In recent years, period television and film has posed other possibilities. In Céline Sciamma’s film Portrait of a Lady on Fire, set in the late 18th century, women’s lives are occupied by more than marriage and children. The heroines are conscious of the limitations placed upon them by marital and societal norms, but seek resistance and refuge in art and music. BBC drama Gentleman Jack, taking place in 1832, chronicles the real-life story of landowner Anne Lister as she diarises her relationships with other women. The English Game begins later, in 1879, but any female interest in the sport is entirely absent from Fellowes’ script.

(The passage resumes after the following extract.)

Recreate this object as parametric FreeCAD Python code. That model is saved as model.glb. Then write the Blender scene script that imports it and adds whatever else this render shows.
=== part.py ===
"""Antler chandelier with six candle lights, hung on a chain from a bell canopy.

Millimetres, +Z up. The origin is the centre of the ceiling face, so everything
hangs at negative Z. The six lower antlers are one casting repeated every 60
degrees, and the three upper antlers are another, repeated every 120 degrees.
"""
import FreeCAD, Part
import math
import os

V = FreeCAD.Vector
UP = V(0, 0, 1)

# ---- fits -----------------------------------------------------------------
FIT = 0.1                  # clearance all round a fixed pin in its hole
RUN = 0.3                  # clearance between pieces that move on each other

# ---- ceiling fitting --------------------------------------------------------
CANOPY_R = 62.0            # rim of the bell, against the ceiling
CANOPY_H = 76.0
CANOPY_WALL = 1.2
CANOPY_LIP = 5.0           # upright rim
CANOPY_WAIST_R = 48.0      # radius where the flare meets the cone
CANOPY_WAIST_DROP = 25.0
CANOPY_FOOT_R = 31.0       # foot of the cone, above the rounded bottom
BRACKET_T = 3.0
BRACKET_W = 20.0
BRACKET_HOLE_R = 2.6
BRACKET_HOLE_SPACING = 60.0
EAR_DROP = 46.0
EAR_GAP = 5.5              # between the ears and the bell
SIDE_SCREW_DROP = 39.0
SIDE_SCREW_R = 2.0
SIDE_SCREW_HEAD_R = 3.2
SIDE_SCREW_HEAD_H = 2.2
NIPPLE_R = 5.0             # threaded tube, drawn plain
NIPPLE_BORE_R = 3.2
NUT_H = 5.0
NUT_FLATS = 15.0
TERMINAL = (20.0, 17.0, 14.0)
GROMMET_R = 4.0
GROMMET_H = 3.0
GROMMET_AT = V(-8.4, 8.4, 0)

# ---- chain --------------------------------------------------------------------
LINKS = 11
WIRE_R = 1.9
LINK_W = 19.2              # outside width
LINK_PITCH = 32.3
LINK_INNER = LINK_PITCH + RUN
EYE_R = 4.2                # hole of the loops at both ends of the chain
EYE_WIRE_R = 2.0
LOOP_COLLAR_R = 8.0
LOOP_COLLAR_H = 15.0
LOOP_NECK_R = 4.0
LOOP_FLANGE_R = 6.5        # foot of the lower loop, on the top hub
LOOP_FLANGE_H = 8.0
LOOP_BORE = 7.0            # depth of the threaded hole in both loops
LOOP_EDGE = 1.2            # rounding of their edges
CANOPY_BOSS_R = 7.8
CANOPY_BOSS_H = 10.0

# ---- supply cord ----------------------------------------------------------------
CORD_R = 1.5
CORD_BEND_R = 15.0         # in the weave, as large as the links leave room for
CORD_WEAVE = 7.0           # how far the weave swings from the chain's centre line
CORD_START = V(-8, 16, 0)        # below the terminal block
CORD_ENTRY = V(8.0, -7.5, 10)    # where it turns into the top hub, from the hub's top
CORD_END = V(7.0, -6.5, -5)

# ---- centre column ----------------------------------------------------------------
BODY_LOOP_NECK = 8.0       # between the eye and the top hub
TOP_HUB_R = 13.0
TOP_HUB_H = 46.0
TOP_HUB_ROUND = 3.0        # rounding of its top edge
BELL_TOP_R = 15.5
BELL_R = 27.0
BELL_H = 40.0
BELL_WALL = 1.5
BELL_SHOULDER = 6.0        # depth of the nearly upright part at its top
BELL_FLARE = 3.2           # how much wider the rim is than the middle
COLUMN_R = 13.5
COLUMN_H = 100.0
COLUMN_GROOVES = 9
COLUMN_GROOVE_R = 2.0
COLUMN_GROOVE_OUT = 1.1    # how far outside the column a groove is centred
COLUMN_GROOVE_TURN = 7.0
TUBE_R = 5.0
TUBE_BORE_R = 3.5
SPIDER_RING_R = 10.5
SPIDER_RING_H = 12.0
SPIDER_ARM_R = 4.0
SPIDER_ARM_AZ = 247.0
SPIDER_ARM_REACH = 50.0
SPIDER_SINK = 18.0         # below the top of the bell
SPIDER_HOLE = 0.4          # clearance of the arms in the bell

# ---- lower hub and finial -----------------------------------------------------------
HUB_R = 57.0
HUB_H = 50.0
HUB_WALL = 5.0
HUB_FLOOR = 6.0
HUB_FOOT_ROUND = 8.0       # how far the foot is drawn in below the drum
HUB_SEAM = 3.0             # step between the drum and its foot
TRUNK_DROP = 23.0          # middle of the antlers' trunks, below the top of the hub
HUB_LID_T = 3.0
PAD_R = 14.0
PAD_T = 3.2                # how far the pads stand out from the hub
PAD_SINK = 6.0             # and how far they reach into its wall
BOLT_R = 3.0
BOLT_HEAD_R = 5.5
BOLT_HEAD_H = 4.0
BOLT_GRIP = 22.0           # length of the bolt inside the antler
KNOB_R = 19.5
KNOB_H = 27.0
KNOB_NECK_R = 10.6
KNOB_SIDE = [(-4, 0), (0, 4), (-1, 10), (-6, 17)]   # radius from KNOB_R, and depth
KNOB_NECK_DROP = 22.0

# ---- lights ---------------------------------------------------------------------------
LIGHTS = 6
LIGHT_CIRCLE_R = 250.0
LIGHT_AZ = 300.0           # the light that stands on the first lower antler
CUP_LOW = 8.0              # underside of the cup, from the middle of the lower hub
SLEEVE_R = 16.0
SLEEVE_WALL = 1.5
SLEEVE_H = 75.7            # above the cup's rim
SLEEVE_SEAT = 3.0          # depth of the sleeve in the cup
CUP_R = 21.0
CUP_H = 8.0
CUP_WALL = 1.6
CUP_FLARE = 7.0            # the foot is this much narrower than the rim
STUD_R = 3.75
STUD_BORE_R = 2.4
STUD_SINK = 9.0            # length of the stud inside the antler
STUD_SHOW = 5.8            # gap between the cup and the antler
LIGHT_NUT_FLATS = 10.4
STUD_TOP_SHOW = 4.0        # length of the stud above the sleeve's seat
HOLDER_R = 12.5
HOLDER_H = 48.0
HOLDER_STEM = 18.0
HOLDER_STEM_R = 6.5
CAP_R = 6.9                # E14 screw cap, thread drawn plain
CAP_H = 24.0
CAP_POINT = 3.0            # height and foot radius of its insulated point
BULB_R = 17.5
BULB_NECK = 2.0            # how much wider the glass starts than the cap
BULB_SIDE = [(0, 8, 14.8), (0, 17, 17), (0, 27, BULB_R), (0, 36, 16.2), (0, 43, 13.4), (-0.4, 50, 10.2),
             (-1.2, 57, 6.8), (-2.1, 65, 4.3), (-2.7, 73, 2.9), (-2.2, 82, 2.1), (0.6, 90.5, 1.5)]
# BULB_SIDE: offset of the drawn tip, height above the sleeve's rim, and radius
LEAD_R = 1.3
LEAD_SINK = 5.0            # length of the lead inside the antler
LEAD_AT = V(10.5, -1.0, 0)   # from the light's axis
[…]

Fellowes has also faced criticism for his whitewashed casts. In response to critiques made against the all-white cast in his update of the musical Half A Sixpence in 2017, Fellowes rebutted, “You can’t make something untruthful.” He reminded the Stage that he had, however, written a storyline featuring a black character – the jazz singer Jack Ross – in Downton Abbey. (This is the only non-white cast member among well over 50 main and recurring characters throughout six seasons.) Three years later, nothing has changed.

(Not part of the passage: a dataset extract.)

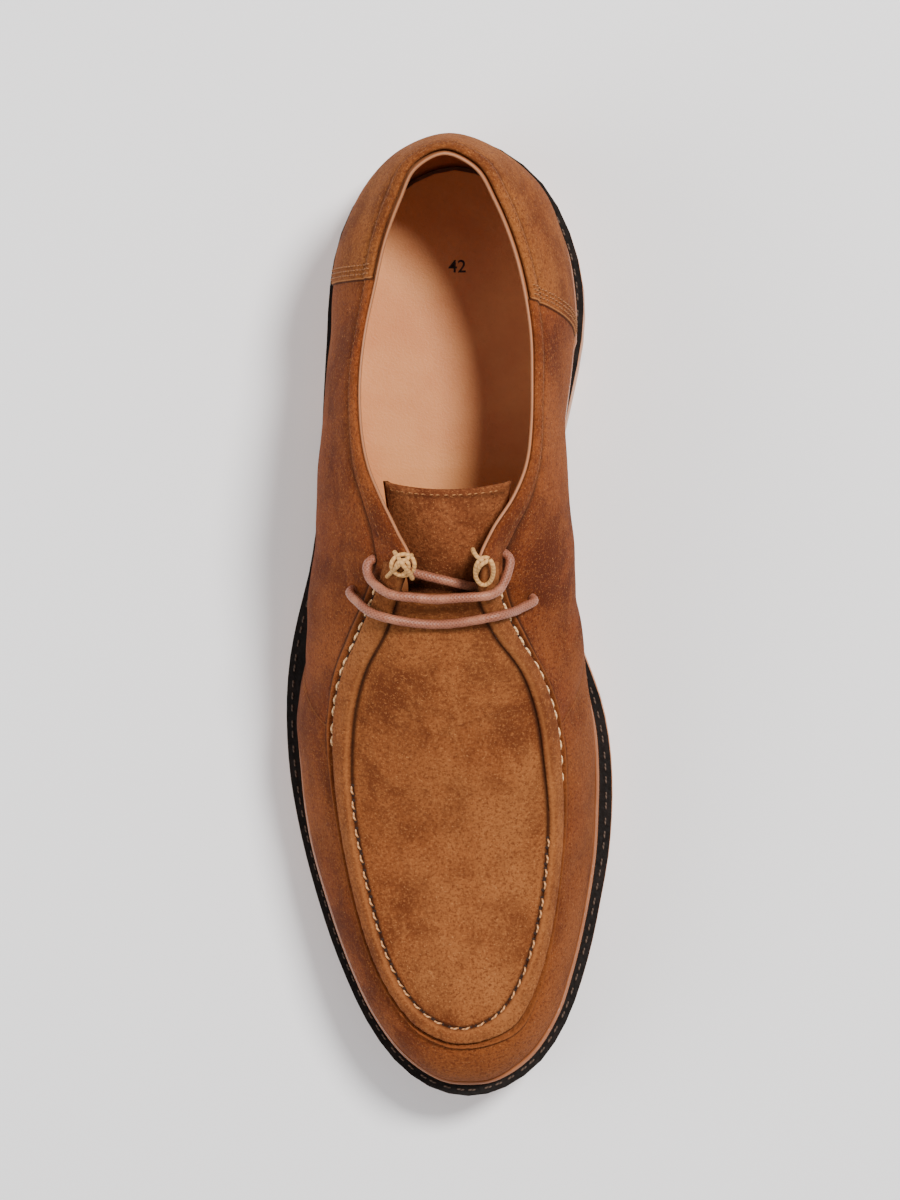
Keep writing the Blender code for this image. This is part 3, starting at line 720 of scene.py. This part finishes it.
def apron_and_band():
    points, relief, rub_and_highlight, painted_shade = [], [], [], []
    first = TAB_STATION - 0.1
    count = round((LOOP - 2 * first) / BAND_STEP) + 1
    places = [first + k * BAND_STEP for k in range(count)]
    shares = [VALLEY - 0.02 + (1.02 - VALLEY) * (k / BAND_ROWS) for k in range(BAND_ROWS + 1)]
    for s in places:
        start = ease(min(s, LOOP - s), first, TAB_STATION + 0.35)
        for share in shares:
            points.append(wall_point(s, 1 + share))
            relief.append(band_height(s, share) * (0.55 + 0.45 * start))
            # Rubbed nap with a painted highlight on the band's top and inner edge; painted shade
            # in the seam valley and along the band's inner edge
            rub_and_highlight.append(0.3 * bell(share, 0.70, 0.22) + 0.9 * bell(share, 0.93, 0.03))
            painted_shade.append(bell(share, VALLEY, 0.035) + bell(share, 1.0, 0.03))
    rings = len(shares)
    faces = grid_faces(count, rings)

    def top_index(number):
        return number * rings + rings - 1

    begin = round((THROAT_STATION - first) / BAND_STEP)
    toe = (count - 1) // 2
    toe_edge = range(toe - TOE_ROWS, toe + TOE_ROWS + 1, 3)
    rows = []
    for number in range(begin, toe - LAST_ROWS + 1):
        left = top_index(number)
        right = top_index(count - 1 - number)
        row = [left]
        width = (points[right] - points[left]).length
        for k in range(1, APRON_ACROSS):
            share = math.sin(math.pi / 2 * (2 * k / APRON_ACROSS - 1))
            point = points[left].lerp(points[right], (share + 1) / 2)
            edge = (1 - abs(share)) * width / 2
            if number > toe - TOE_ROWS:
                edge = min(edge, *((points[top_index(n)] - point).xy.length for n in toe_edge))
            rise = height_at(APRON_RIDGE, point.y) - point.z
            point.z += rise * (1 - abs(share) ** 2.2) * ease(edge, -2.0, 5.0)
            row.append(len(points))
            points.append(point)
            relief.append(crease_relief(point, APRON_DENTS) - 0.5 * math.exp(-(edge / 0.9) ** 2))
            rub_and_highlight.append(0.0)
            # Painted shade in the groove where the plug meets the band
            painted_shade.append(math.exp(-(edge / 1.1) ** 2))
        rows.append(row + [right])
    for row, below in zip(rows, rows[1:]):
        for k in range(len(row) - 1):
            faces.append([row[k], below[k], below[k + 1], row[k + 1]])
    rim = [top_index(number) for number in range(toe - LAST_ROWS + 1, toe + LAST_ROWS)]
    faces.append(rows[-1][::-1] + rim)
    return points, faces, relief, {"rub_and_highlight": rub_and_highlight, "painted_shade": painted_shade}


points, faces, relief, layers = apron_and_band()
apron_suede = suede(
    "apron_suede", (0.113, 0.027, 0.0071), (0.22, 0.065, 0.0175), (0.315, 0.112, 0.033),
)
apron = surface_mesh("suede_apron", points, faces, relief, layers, apron_suede)
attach(apron, "root")
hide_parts("upper")

# --------------------------------------
# Lining: smooth tan leather glued behind the suede, cut flush at the collar, so that its
# pale edge shows all round the opening.

LINING_DEPTH = 1.25
LINING_THICK = 0.8
LINING_ROWS = 26
LINING_PROUD = 0.05


def lining_leather():
    look = Paint("lining_leather")
    pores = look.noise(1100.0, 3.0, 0.7)
    cloud = look.noise(45.0, 4.0, 0.6)
    tone = look.mix(look.span(cloud, 0.3, 0.7), (0.38, 0.125, 0.045), (0.48, 0.175, 0.068))
    tone = look.mix(look.span(pores, 0.5, 0.8, 0.0, 0.35), tone, (0.30, 0.10, 0.04))
    tone = look.mix(look.stored("edge"), tone, (0.36, 0.138, 0.056))
    return look.finish(tone, 0.55, look.bump(pores, 0.00015))


def lining_sheet():
    """Inside face of the walls behind the throat, and of the whole vamp in front of it."""
    places = span_places(0.0, LOOP, 0.15)
    points, edge = [], []
    for s in places:
        station = min(s, LOOP - s)
        top = 2.0 - 0.9 * ease(station, TAB_STATION, THROAT_STATION)
        for k in range(LINING_ROWS + 1):
            level = top * k / LINING_ROWS
            inner = wall_point(s, level)
            along = wall_point(s + 0.05, level) - wall_point(s - 0.05, level)
            up = wall_point(s, level + 0.03) - wall_point(s, level - 0.03)
            inward = up.cross(along).normalized()
            point = inner + inward * LINING_DEPTH
            if k == LINING_ROWS:
                point += up.normalized() * LINING_PROUD * (top > 1.9)
            points.append(point)
            edge.append(ease(level, 1.93, 1.99))
    return points, grid_faces(len(places), LINING_ROWS + 1, closed=True), edge


points, faces, edge = lining_sheet()
lining = surface_mesh("lining", points, faces, [0.0] * len(points), {"edge": edge},
                      lining_leather(), thick=LINING_THICK)
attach(lining, "root")
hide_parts("upper")

# --------------------------------------
# Threads: pale waxed thread sews apron to wall, long stitches lying in the seam's valley
# down both sides and shorter ones inside the band round the toe. Finer thread holds the
# heel counter in three rows and the turned collar edge.

STITCH_SIDES = 6
# A stitch from end to end: share of its length, height in rises, thickness in radii
STITCH_FORM = [
    (0.0, -0.7, 0.5), (0.12, 0.3, 0.85), (0.32, 0.9, 1.0), (0.5, 1.0, 1.05),
    (0.68, 0.9, 1.0), (0.88, 0.3, 0.85), (1.0, -0.7, 0.5),
]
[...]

If historical accuracy is Fellowes’ concern, then fortunately historians have found that since the Tudor era, Britain has been a multiracial society. Director Josie Rourke, who cast Gemma Chan and Adrian Lester in her debut feature Mary Queen of Scots, told the BBC that, “To entirely represent period drama as white is historically inaccurate. Our bias has been coached and encouraged by period dramas into thinking that.”

Rourke is not alone in making crucial changes to casting: Sanditon, written by Andrew Davies and based on Jane Austen’s unfinished novel, began to address issues of racism in Georgian England head on, casting Crystal Clarke as heiress Miss Lambe. Amma Asante’s 2013 film Belle follows another heiress, Dido Elizabeth Belle – Lord Mansfield’s biracial great-niece – and her part in the abolishment of slavery. Even Poldark explored the colonial history of the 18th century in its final season. Historical accuracy aside, Armando Iannucci in his recent film The Personal History of David Copperfield opted for colour-blind casting, picking “the best person” to play the character rather than tying himself down to “the conventions of a costume drama”.

Enthusiasm for Downton Abbey continues overseas. The title of The English Game gives us reason to suspect that Britain is not the main target audience, for this show at least. The Irish Independent reported last year that Fellowes had claimed that in America he was given “a kind of weight that the English are very reluctant to do”. Perhaps part of the admiration lies in the fantasy of an antiquated, quintessential England, which values tradition, country estates and romanticised master-servant relationships over equality.

Both Iannucci’s David Copperfield and Belgravia are set in the 1840s, but their portrayals of England couldn’t be more different. In a recent interview with the Times, Fellowes asserted, “I don’t think people in 1840 wanted things that are very different from the things we want.” But his characters bear little resemblance to people of today – and perhaps of the past, too.